My favorite is the french (maybe?) bartender's which involves lighting a lowball of absinthe cocktail, covering the flaming glass with his palm, extinguishing the flame and making the glass stick to his hand which he then shakes vigorously (hopefully not getting too much palm-debris in the drink). The drinking process is even more convoluted requiring the drinking to stick his fingers in the swirling drink, downing the glass, and sucking air through their fingers while trying not to cough and choke on the hallucinogenic fumes and look like a newb in front of the elegant and important patrons which dot the bar. For the more hardcore there is another drink which involves a shot of absinthe and freebasing with a water pipe.

After leaving at 3am (the bar has a god damned last call at 3am, another reason to hate it) we headed for home. My bike was taken by the fuzz (for the fifth time) and put in bike jail again, so it was either walk home or hail a cab. There is a rather nasty hill that's hard enough to climb without having inhailed narcotics, so a cab it was.
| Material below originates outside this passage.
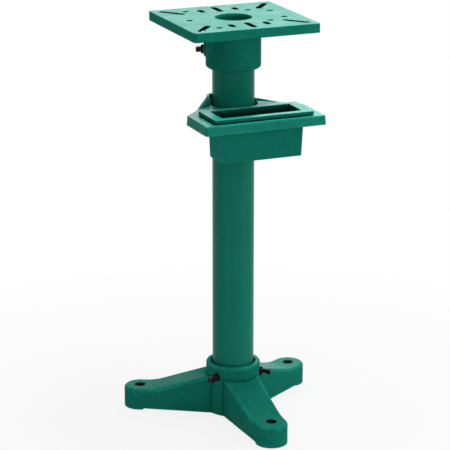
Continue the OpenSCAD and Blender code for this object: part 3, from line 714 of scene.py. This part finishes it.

The driver of the first cab I flagged down waved us away with a flick of his hand, despite having his sign set to "available." He was stopped at a light, right in front of us, so I contemplated whether or not to give him the sad puppydog eyes of guilt or the glare of 1000 soul piercing knives. It didn't matter because apparently he saw something really interesting to his left and he stared away from us for the duration of the light. That is until a pair of Japanese girls strolled by and flaged him. He gets out of the car and opens the god damn door for them, as if to say, "I'll bow down to my blessed Japanese customers but DAMN YOU FOREIGNERS." And he totally probably muttered that under his breath.
This was a fine impression of Japan to make on my recently-arrived friend so I broke out of complacent-visitor-in-your-beautiful-country-mode and switched up my angry-amurican-with-a-beef-mode. The best way to get back at him was to make him lose face in front of his customers, so I smirked and yelled out in my best holier-than-thou tone "So, you're just a racist afterall." I was happy I really nailed "racist" too as it's a real tongue twister in Japanese. ("jinshusabetsushugisha" for anyone feeling saucy enough to give it a go) He turned a nice shade of purple, and gasped out "Oh...you speak Japanese.." before speeding off with his two passengers laughing in the back. My friend thought it was funny, as the very first Japanese phrase I taught him was "You are a racist." Not that he'd really need it that often (hopefully), but it takes some practice before you can really make it pop.
Luckily the next cab cut over 4 lanes and pulled onto the sidewalk to pick us up, a much more common cab-hailing experience. Before I could even begin to regale the cab driver about the first prick, he mentioned how great my Japanese was. In his exact words, "It's even better than a drunk Japanese chick's."
That is the most uplifting compliment I've ever recieved in any language.

2 Comments:
but how was the absinthe? contains wormwood and all? did you trip balls.
might have been better to call that 1st cab driver a 'jap' and scream something about pearl harbor
Absinthe tastes like shit, no matter how you dress it up.
And I imagine you'd have to drink a whole lot before you begin to hallucinate. It's price and asstastic taste make that difficult.